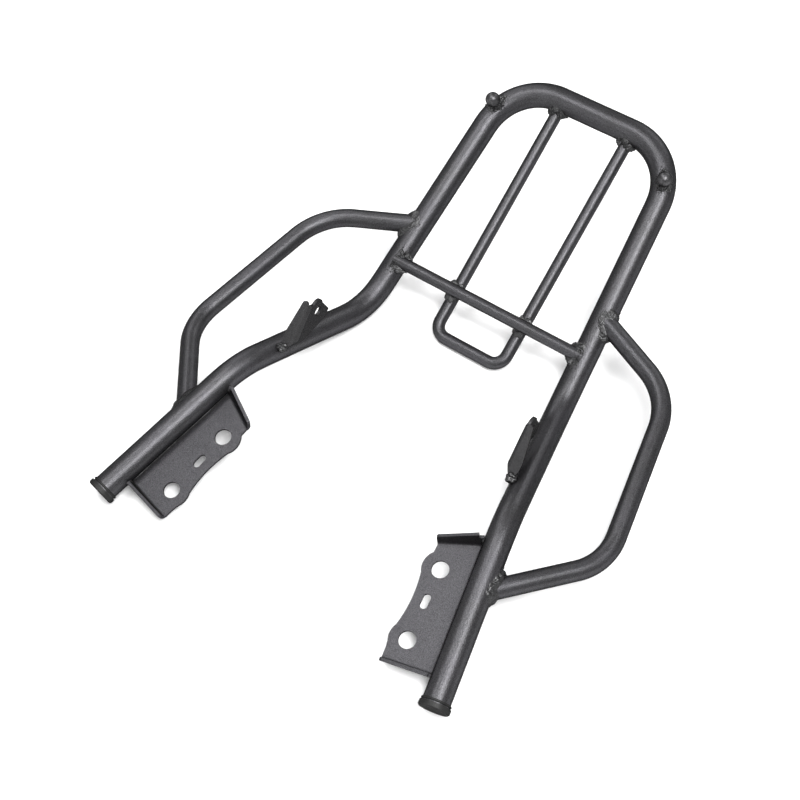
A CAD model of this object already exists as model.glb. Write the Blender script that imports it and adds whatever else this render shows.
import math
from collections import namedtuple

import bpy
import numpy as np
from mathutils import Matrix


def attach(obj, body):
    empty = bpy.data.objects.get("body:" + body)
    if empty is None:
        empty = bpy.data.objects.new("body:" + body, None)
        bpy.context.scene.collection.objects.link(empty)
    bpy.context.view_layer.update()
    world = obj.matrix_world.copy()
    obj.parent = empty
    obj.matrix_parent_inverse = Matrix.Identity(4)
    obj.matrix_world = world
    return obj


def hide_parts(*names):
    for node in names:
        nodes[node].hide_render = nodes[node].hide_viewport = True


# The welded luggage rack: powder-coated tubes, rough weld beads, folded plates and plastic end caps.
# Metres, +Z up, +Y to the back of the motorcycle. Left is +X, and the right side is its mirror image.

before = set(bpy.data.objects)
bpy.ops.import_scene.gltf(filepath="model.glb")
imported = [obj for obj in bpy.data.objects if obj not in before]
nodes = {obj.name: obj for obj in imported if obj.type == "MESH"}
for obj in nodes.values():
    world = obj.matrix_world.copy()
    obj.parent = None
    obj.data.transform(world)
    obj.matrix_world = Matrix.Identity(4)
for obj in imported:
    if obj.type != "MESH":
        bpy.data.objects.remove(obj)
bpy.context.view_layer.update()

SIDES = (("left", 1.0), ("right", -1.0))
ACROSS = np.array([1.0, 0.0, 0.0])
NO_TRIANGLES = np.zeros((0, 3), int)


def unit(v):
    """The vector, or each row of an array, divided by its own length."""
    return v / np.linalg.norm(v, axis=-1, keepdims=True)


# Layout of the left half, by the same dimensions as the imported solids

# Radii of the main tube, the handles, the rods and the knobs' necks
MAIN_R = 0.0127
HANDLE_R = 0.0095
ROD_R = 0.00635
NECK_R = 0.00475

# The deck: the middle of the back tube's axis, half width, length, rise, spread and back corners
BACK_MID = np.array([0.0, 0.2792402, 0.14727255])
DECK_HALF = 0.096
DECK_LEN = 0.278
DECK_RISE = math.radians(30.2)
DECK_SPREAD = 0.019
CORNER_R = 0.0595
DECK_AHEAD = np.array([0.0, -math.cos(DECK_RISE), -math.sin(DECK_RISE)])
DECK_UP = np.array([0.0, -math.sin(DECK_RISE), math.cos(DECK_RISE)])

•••

## AIM OF THE EXERCISE
Quote each line of the data above exactly as written.

## WRITTEN REPLY
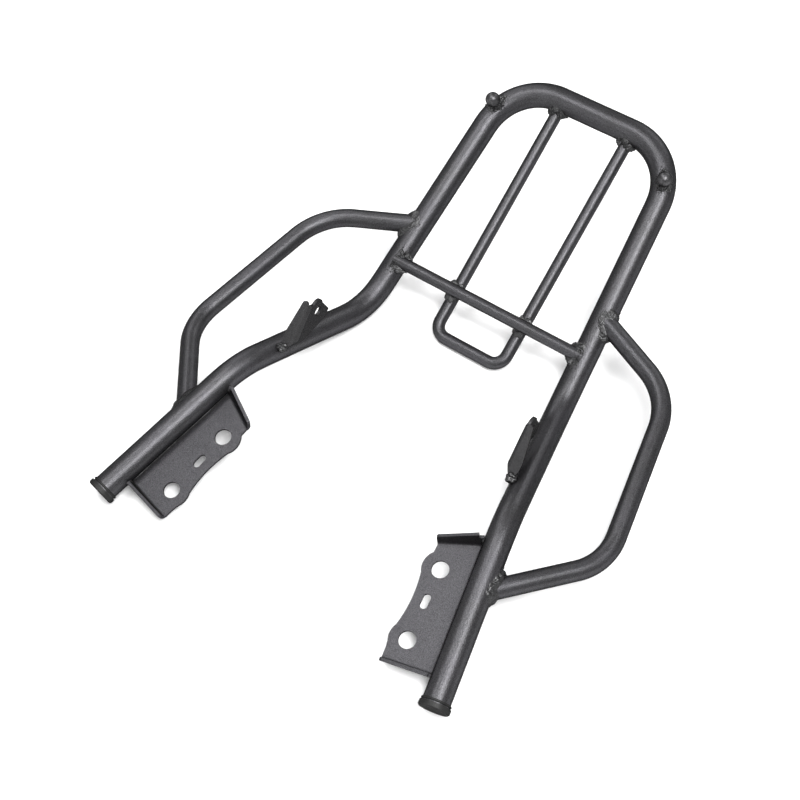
A CAD model of this object already exists as model.glb. Write the Blender script that imports it and adds whatever else this render shows.
import math
from collections import namedtuple

import bpy
import numpy as np
from mathutils import Matrix


def attach(obj, body):
    empty = bpy.data.objects.get("body:" + body)
    if empty is None:
        empty = bpy.data.objects.new("body:" + body, None)
        bpy.context.scene.collection.objects.link(empty)
    bpy.context.view_layer.update()
    world = obj.matrix_world.copy()
    obj.parent = empty
    obj.matrix_parent_inverse = Matrix.Identity(4)
    obj.matrix_world = world
    return obj


def hide_parts(*names):
    for node in names:
        nodes[node].hide_render = nodes[node].hide_viewport = True


# The welded luggage rack: powder-coated tubes, rough weld beads, folded plates and plastic end caps.
# Metres, +Z up, +Y to the back of the motorcycle. Left is +X, and the right side is its mirror image.

before = set(bpy.data.objects)
bpy.ops.import_scene.gltf(filepath="model.glb")
imported = [obj for obj in bpy.data.objects if obj not in before]
nodes = {obj.name: obj for obj in imported if obj.type == "MESH"}
for obj in nodes.values():
    world = obj.matrix_world.copy()
    obj.parent = None
    obj.data.transform(world)
    obj.matrix_world = Matrix.Identity(4)
for obj in imported:
    if obj.type != "MESH":
        bpy.data.objects.remove(obj)
bpy.context.view_layer.update()

SIDES = (("left", 1.0), ("right", -1.0))
ACROSS = np.array([1.0, 0.0, 0.0])
NO_TRIANGLES = np.zeros((0, 3), int)


def unit(v):
    """The vector, or each row of an array, divided by its own length."""
    return v / np.linalg.norm(v, axis=-1, keepdims=True)


# Layout of the left half, by the same dimensions as the imported solids

# Radii of the main tube, the handles, the rods and the knobs' necks
MAIN_R = 0.0127
HANDLE_R = 0.0095
ROD_R = 0.00635
NECK_R = 0.00475

# The deck: the middle of the back tube's axis, half width, length, rise, spread and back corners
BACK_MID = np.array([0.0, 0.2792402, 0.14727255])
DECK_HALF = 0.096
DECK_LEN = 0.278
DECK_RISE = math.radians(30.2)
DECK_SPREAD = 0.019
CORNER_R = 0.0595
DECK_AHEAD = np.array([0.0, -math.cos(DECK_RISE), -math.sin(DECK_RISE)])
DECK_UP = np.array([0.0, -math.sin(DECK_RISE), math.cos(DECK_RISE)])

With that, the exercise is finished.